With only 45 minutes before catching the taxi to the airport, I needed to move quickly. When Ola returned to the hotel last night, what did the front desk clerk tell her? What could he have said to make her knock on my door in the middle of the night? Obviously, he passed on my message, but he must have also gave her my room number, and told her if she didn’t find me soon, we might never see each other again because I would be leaving in the morning.

For four days (other than the time I spent talking with Ola in the lobby), I felt like I was staying in the worst hotel in the world. I felt lied to. I felt unimportant. But in the last hour, I felt like they actually cared. I thought, “What if the leg hairs were all part of their plan. They wanted to freak me out just so they could get to know me. They just wanted to be my friend.” Then I remembered they weren’t leg hairs, and I itched my way back to reality.

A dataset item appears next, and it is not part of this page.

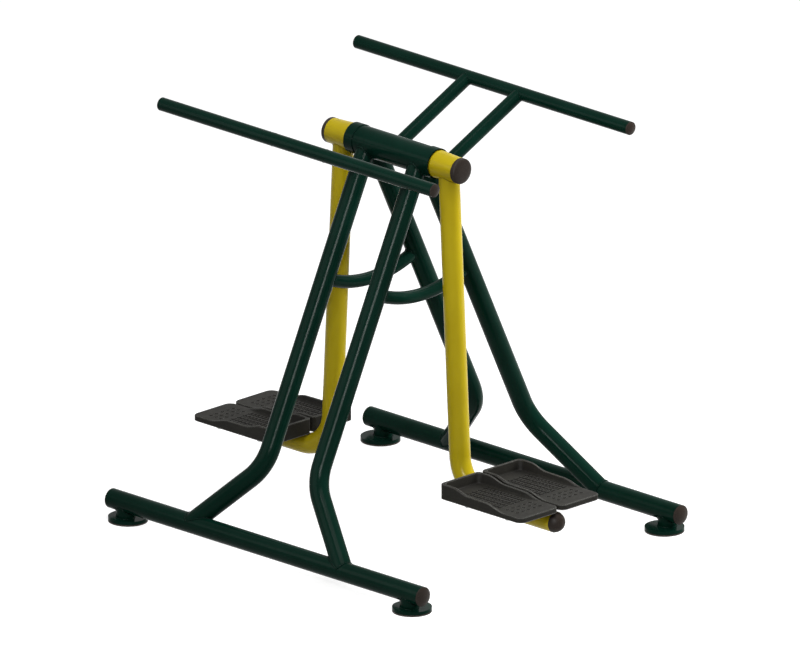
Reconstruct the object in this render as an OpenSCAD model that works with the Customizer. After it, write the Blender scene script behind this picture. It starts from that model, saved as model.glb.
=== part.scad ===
// Two-station pendulum hip swing for an open-air gym.
// Two A-frames on skids carry a fixed axle. A footplate pendulum hangs at each end of
// the axle and swings sideways between a pair of long handlebars.
// Frame: X runs along the axle and the skids, Y across the stance, Z up from the floor.

/* [Skids and feet] */
// Length of each skid tube
skid_l = 1300; // [1200:10:1500]
// Distance between the two skid axes
stance = 1080; // [980:10:1180]
// Outside diameter of the skid tubes
skid_d = 60; // [54:1:66]
// Wall of the skid and leg tubes
frame_wall = 3; // [2:0.5:5]
// Distance from a skid's end to the axis of its foot
foot_inset = 55; // [45:1:120]
// Diameter of a foot's neck
neck_d = 56; // [40:1:58]
// Height of the neck that shows below the skid
neck_h = 15; // [8:1:40]
// Diameter of the foot disc and of its rubber pad
foot_d = 119; // [90:1:150]
// Thickness of the foot disc
disc_t = 10; // [6:1:16]
// Thickness of the rubber pad
pad_t = 5; // [3:0.5:12]
// Distance that the disc sits inward of the neck
foot_shift = 11; // [0:1:20]

/* [Legs] */
// Outside diameter of the leg tubes
leg_d = 60; // [50:1:64]
// Distance between the two A-frames
leg_spacing = 216; // [190:2:260]
// Distance between the two leg feet on one skid
leg_foot_spacing = 638; // [560:2:700]
// Lean of each leg from the vertical, in degrees
lean = 25.5; // [23:0.5:28]
// Distance up the leg from the skid axis to the corner of its bend
corner_rise = 225; // [200:5:280]
// Radius of the leg's bend at its centre line
leg_bend_r = 150; // [110:5:180]
// Distance up the leg from the skid axis to the square end that its cope is cut into
leg_seat = 6; // [4:0.5:10]

/* [Braces, struts and handlebars] */
// Outside diameter of the curved brace in each A-frame
brace_d = 40; // [30:1:48]
// Radius of the brace about the point where the leg axes meet
brace_r = 443; // [360:1:560]
// Wall of the brace, strut and handlebar tubes
slim_wall = 2.5; // [1.5:0.5:4]
// Outside diameter of the struts
strut_d = 40; // [28:1:40]
// Length of a strut from the leg's axis to the handlebar's axis
strut_reach = 408; // [340:1:460]
// Distance down the leg from the meeting point of the axes to the strut
strut_drop = 98; // [92:1:130]
// Outside diameter of the handlebars
bar_d = 41; // [41:1:48]
// Length of a handlebar tube
bar_l = 1140; // [900:10:1300]

/* [Cross tube and collars] */
// Outside diameter of the cross tube over the A-frames
main_d = 89; // [86:1:100]
// Wall of the cross tube
main_wall = 4; // [3:0.5:6]
// Distance of the cross tube's axis below the meeting point of the leg axes
main_drop = 20; // [14:1:24]
// Gap between a leg's side and the collar beside it
collar_gap = 4; // [0.5:0.5:6]
// Length of collar that lies over the end of the cross tube
collar_cover = 8; // [6:1:16]
// Length of collar that reaches out over the hub
collar_reach = 26; // [22:1:34]
// Wall of the collar
collar_wall = 2.5; // [2:0.5:6]
// Thickness of the plate that holds the axle in the cross tube
axle_plate_t = 12; // [8:1:20]

/* [Hub and bearings] */
// Outside diameter of the hub
hub_d = 78; // [74:0.5:80]
// Length of the hub
hub_l = 110; // [104:1:130]
// Gap between the end of the cross tube and the hub
hub_gap = 4; // [2:0.5:6]
// Distance from the hub's inner end to the arm's axis
arm_set = 66; // [60:1:70]
// Swing of each pendulum to either side, in degrees
swing = 30; // [20:1:35]
// Bore of the ball bearings
bearing_bore = 30; // [25:1:32]
// Outside diameter of the ball bearings
bearing_d = 62; // [60:1:64]
// Width of the ball bearings
bearing_w = 16; // [14:1:18]
// Diameter of a bearing ball
ball_d = 9.5; // [8:0.5:10]
// Number of balls in a bearing
ball_count = 9; // [7:1:9]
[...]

But I do thank the hotel’s incompetence for the conversation I had with Ola. Lack of connectivity brought us together.

Room 612. I folded the paper into my pocket, and knocked on the door. A sleepy voice on the other side said, “Who is it?”

“Ola, it’s me. Garret.”

I heard footsteps moving toward me. “Hi,” she said, opening the door. “Sorry for stopping by so late last night. They told me…” she saw the drawing and paused.

“I’m sorry for waking you. I meant to give you this the other night. The best part of staying here was talking with you.” I gave her the drawing. “And here’s the book I mentioned, too. Thank you, Ola, very much.”

She brushed the hair from her eyes and said, “Thank you very, very much.”

We said a quick goodbye, and as I rushed through the lobby, I saw an angry man waving his cell phone in the air and yelling at the front desk clerk. Interrupting the man, I said to the clerk, “Thank you. This’s been a wonderful stay.”